FORMER White House drugs tzar Robert Weiner has urged sportig authorities to ramp up their out of competition testing for the London 2012 Olympics - claiming they are losing the battle with dope cheats.

GET SERIOUS: Former White House drugs advisor Robert Weiner wants more focus on out of competition testing ahead of the London 2012 Olympics
GET SERIOUS: Former White House drugs advisor Robert Weiner wants more focus on out of competition testing ahead of the London 2012 Olympics

London 2012 and the International Olympic Committee are expected to mount the biggest in-competition testing programme in history - eclipsing the 4770 tests, which comprised 3801 urine tests and 969 blood tests, that were processed in Beijing.

But Weiner wants more focus on testing now - claiming the World Anti-Doping Agency must focus on targeting cheats out of competition.

"London, get ready for a flurry of drug busts.
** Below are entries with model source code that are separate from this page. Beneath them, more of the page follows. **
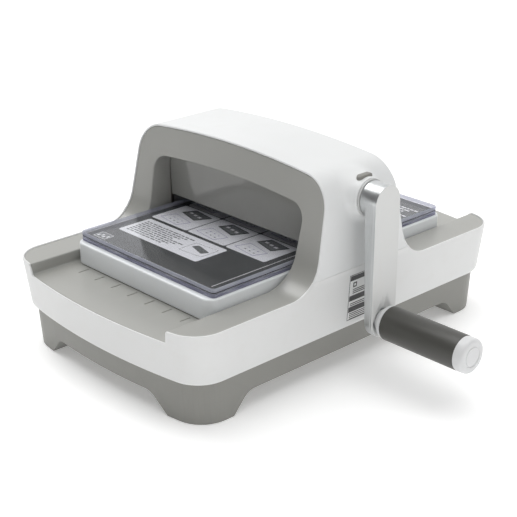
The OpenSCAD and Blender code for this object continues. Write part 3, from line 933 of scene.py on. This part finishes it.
def metal(name, colour, rough=0.32, along=(1.0, 1.0, 0.04), depth=0.12):
    """Metal with fine lines left by brushing or turning, and a little handling haze"""
    f = Finish(name)
    base = vec(*colour)
    lines = f.noise(2600.0, 3.0, 0.6, squash=along)
    haze = f.noise(55.0, 4.0, 0.6)
    bright = tuple(np.minimum(base * 1.05, 1))
    c = f.mix(f.remap(lines, 0.3, 0.7, 0.0, 1.0), tuple(base * 0.92), bright)
    c = f.mix(f.remap(haze, 0.5, 0.8, 0.0, 0.35), c, tuple(base * vec(0.9, 0.88, 0.85)))
    r = f.remap(haze, 0.3, 0.75, rough - 0.05, rough + 0.08)
    f.surface(c, r, f.bump(lines, depth, 0.0001), Metallic=1.0)
    return f.mat


white_band = moulded("white_band_plastic", (0.785, 0.79, 0.785))
white_cover = moulded("white_cover_plastic", (0.805, 0.815, 0.815), rough=0.38)
grey_tray = moulded("grey_tray_plastic", (0.362, 0.362, 0.34), rough=0.3, depth=0.04, gloss=0.7)
grey_base = moulded("grey_base_plastic", (0.252, 0.25, 0.231), rough=0.42, depth=0.08)
button_grey = moulded("button_plastic", (0.24, 0.235, 0.215), rough=0.4)
silver = metal("arm_metal", (0.66, 0.675, 0.68), rough=0.32, depth=0.06)
inlay_paint = moulded("arm_inlay_paint", (0.72, 0.725, 0.715), rough=0.36, mottle=0.03, wear=1.0)
ring_grey = moulded("hub_ring_plastic", (0.55, 0.555, 0.55), rough=0.32)
collar_white = moulded("grip_white_plastic", (0.74, 0.745, 0.75), rough=0.33)
grip_dark = moulded("grip_dark_plastic", (0.072, 0.071, 0.064), rough=0.36, depth=0.08, mottle=0.08)
platform_white = moulded("platform_plastic", (0.84, 0.865, 0.88), rough=0.3)
steel = metal("turned_steel", (0.56, 0.57, 0.58), rough=0.3, along=(0.04, 1, 1))
plated = metal("plated_sheet", (0.60, 0.60, 0.58), rough=0.42, along=(1, 0.05, 1))
bronze = metal("bush_bronze", (0.55, 0.38, 0.20), rough=0.4)
nylon = moulded("gear_nylon", (0.62, 0.60, 0.53), rough=0.45)
rubber = moulded("foot_rubber", (0.028, 0.028, 0.028), rough=0.8, depth=0.3, mottle=0.1)


def clear_plastic(name, tint, share, rough=0.05, sheen=True):
    """Clear sheet: mostly see-through, with haze, fine scuffs and a gloss that grows at a slant"""
    f = Finish(name)
    haze = f.noise(30.0, 3.0)
    scuff = f.noise(260.0, 3.0, 0.6, squash=(1, 0.2, 1))
    c = f.mix(f.remap(haze, 0.3, 0.7, 0, 1), tuple(vec(*tint) * 0.94), tint)
    r = f.remap(scuff, 0.35, 0.75, rough, rough + 0.05)
    p = f.surface(c, r, f.bump(scuff, 0.004, 0.0001), IOR=1.49)
    mixer = f.see_through(p, tint, share)
    if sheen:
        p.inputs["Metallic"].default_value = 1.0
        slant = f.node("ShaderNodeMath", operation="POWER")
        f.link(f.node("ShaderNodeLayerWeight", Blend=0.5).outputs["Facing"], slant.inputs[0])
        slant.inputs[1].default_value = 5.0
        f.link(f.remap(slant.outputs[0], 0, 1, share, 1.0), mixer.inputs["Fac"])
    return f.mat


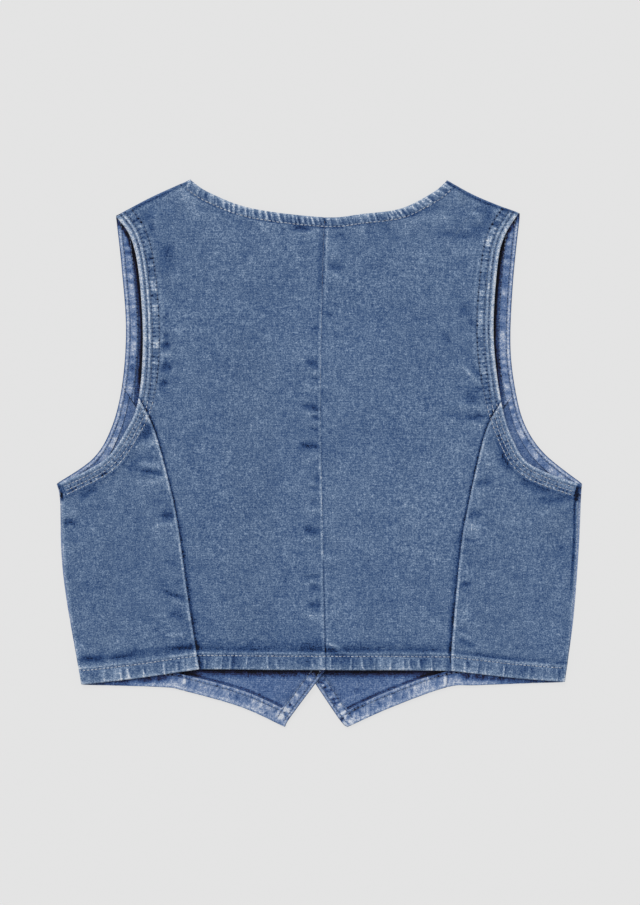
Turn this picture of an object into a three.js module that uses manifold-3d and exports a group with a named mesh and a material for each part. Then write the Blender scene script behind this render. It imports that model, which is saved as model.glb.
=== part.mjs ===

To stop athletes from doping during the London Games, start the drug testing now," he wrote in an op-ed article in the Salt Lake City Tribune.

"Testing the athletes before the Games, and not just on-site during the Games, is the lesson of the Salt Lake City Olympics and since.

"The real question is how many cheating athletes were not caught before the Games-because most cheating occurs in training, not the competition itself.

"The triumvirate who created and armed WADA at its creation in 1999, WADA president Richard Pound, U.S. drug czar Barry McCaffrey, and USADA head and Olympic marathon champion Frank Shorter, are no longer involved and pushing the envelope.

"Yet WADA must continue to assure that each Olympic athlete complies with its standards on banned substances-no exceptions.

"Drug busts happened in Salt Lake City, in Beijing, in Vancouver, and will occur in London.  They do not mean the Olympics are dirty-they mean the Games are being kept clean."

Weiner also hit out at the number of athletes who claim medical conditions that mean they get waivers to test for certain banned substances.

"Olympic athletes bypass drug disqualifications with waivers, called therapeutic use exemptions (TUE's), or come at the last minute to international events to avoid early testing," he added. 

"TUE's are legitimate for illnesses like cancer, but former World Anti-Doping chair Dick Pound has sarcastically said that it's amazing the world's fittest athletes-Olympians-have six times the colds of the rest of humanity. TUE's are a huge loophole."